SET EXERCISE: Include in the output the line containing "bpy.context.view_layer.update()" and each subsequent line of the records, through the end, transcribed exactly. Add nothing else.

********************

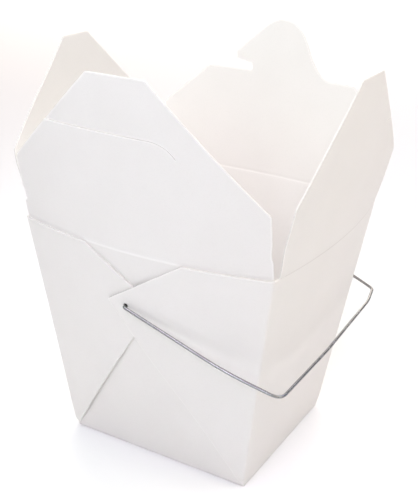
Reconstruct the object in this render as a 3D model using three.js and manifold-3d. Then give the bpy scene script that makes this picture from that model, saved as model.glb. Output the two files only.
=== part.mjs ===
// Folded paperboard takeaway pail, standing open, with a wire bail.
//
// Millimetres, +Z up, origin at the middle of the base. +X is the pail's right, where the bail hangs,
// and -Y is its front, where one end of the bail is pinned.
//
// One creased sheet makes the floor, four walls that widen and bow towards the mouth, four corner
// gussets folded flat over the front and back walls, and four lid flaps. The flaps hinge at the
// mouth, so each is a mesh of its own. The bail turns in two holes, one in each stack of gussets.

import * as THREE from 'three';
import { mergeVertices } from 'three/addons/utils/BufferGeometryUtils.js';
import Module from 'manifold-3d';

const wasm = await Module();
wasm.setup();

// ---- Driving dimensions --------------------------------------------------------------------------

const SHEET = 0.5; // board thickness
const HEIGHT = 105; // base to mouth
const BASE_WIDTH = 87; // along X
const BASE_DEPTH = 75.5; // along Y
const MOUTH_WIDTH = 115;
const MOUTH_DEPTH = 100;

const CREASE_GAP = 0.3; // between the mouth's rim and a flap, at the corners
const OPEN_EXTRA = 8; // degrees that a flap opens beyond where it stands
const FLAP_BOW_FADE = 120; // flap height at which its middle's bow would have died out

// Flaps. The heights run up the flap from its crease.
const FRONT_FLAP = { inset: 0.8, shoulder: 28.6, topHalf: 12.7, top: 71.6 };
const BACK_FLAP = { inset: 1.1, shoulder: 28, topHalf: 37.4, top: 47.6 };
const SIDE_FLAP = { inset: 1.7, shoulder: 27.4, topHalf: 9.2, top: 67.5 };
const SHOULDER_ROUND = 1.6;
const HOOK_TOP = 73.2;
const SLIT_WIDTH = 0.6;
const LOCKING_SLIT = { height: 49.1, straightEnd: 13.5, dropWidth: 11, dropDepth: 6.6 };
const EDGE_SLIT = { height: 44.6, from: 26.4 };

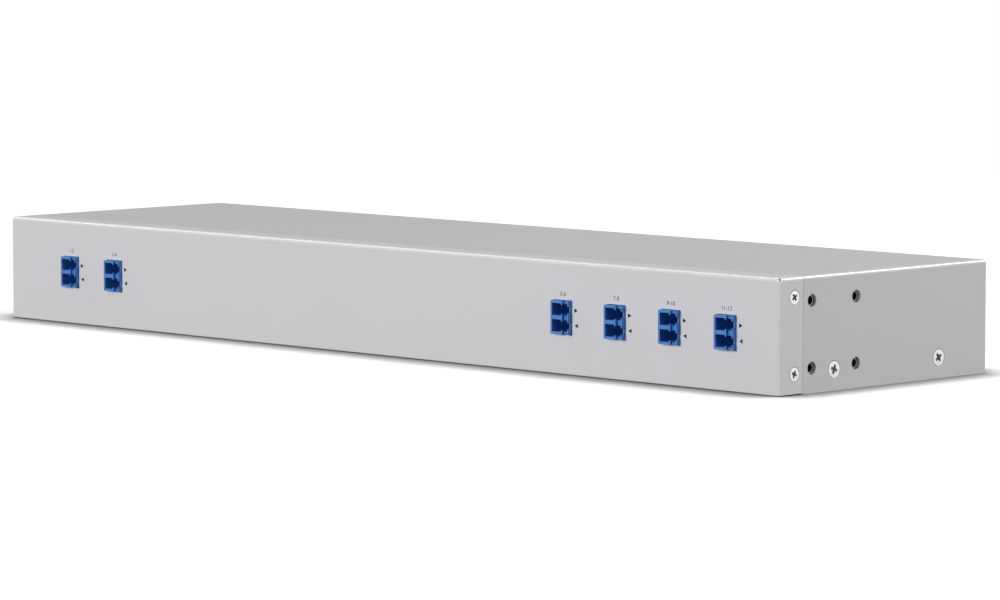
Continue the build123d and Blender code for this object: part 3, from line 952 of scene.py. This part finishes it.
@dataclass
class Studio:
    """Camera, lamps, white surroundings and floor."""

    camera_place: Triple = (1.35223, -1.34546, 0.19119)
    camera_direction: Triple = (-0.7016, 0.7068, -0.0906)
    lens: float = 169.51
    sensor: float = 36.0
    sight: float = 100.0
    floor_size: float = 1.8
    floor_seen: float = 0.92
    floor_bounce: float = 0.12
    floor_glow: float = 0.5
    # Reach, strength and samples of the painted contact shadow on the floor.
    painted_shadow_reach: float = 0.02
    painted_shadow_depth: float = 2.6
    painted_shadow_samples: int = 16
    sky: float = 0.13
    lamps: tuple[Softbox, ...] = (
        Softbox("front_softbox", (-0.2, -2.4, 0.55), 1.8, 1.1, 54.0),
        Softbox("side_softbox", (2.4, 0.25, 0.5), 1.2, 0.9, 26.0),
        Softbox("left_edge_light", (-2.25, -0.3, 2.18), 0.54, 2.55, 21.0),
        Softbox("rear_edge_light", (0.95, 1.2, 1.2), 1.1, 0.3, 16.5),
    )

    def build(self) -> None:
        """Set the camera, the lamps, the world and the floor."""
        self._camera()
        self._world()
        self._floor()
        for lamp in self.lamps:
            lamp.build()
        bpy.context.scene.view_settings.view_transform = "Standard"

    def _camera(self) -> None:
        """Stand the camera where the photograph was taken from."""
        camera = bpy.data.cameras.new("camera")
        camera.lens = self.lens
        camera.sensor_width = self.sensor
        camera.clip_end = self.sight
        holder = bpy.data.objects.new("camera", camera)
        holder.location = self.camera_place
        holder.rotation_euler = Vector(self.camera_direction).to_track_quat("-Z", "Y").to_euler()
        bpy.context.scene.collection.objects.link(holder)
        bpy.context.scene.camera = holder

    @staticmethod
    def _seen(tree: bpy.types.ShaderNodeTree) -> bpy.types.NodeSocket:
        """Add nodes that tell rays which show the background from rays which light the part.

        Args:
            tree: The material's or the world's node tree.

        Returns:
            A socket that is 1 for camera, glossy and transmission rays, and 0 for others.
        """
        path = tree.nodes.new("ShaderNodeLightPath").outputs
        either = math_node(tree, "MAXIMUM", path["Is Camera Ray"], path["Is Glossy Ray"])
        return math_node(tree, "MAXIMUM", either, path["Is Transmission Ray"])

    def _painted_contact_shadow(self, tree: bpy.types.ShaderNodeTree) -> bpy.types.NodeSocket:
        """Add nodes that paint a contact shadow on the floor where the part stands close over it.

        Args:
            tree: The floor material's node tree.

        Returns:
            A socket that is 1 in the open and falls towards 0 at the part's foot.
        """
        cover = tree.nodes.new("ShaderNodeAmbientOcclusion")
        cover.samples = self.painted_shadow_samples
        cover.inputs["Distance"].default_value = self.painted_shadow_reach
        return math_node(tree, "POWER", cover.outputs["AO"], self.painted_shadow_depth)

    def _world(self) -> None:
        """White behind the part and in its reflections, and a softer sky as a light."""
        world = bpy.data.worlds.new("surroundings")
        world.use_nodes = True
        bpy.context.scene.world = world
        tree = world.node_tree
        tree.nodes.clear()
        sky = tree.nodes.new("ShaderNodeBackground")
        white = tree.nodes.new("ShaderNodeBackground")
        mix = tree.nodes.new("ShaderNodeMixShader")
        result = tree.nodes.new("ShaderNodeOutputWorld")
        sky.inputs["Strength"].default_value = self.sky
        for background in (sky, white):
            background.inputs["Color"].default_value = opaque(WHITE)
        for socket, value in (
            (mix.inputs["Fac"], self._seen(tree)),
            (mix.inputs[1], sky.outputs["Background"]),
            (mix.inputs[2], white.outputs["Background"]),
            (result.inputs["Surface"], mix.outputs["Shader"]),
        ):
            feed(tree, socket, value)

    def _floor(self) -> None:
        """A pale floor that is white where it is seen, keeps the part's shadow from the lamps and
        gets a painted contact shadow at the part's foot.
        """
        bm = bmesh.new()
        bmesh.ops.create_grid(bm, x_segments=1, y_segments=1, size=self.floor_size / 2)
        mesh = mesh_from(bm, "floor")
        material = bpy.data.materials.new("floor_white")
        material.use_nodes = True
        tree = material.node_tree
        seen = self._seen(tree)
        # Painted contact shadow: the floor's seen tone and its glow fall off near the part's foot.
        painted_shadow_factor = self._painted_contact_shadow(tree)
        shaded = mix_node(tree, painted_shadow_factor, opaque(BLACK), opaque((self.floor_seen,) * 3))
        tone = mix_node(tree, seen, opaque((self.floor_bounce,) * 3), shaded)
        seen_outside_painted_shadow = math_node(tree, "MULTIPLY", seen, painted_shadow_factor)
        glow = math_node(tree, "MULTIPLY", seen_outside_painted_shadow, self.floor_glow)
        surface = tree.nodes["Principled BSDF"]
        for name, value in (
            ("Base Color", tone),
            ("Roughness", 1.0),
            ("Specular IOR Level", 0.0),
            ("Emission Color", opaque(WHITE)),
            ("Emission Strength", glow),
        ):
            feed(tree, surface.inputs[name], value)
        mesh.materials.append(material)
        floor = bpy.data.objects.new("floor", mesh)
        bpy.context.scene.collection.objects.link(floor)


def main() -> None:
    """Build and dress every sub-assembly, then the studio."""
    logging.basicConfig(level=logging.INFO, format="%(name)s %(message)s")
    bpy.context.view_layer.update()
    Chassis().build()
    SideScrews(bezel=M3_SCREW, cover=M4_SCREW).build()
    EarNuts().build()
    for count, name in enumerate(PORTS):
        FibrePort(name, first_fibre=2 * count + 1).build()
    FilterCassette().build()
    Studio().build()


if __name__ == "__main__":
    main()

********************

ANSWER FOR THIS EXERCISE:
    bpy.context.view_layer.update()
    Chassis().build()
    SideScrews(bezel=M3_SCREW, cover=M4_SCREW).build()
    EarNuts().build()
    for count, name in enumerate(PORTS):
        FibrePort(name, first_fibre=2 * count + 1).build()
    FilterCassette().build()
    Studio().build()


if __name__ == "__main__":
    main()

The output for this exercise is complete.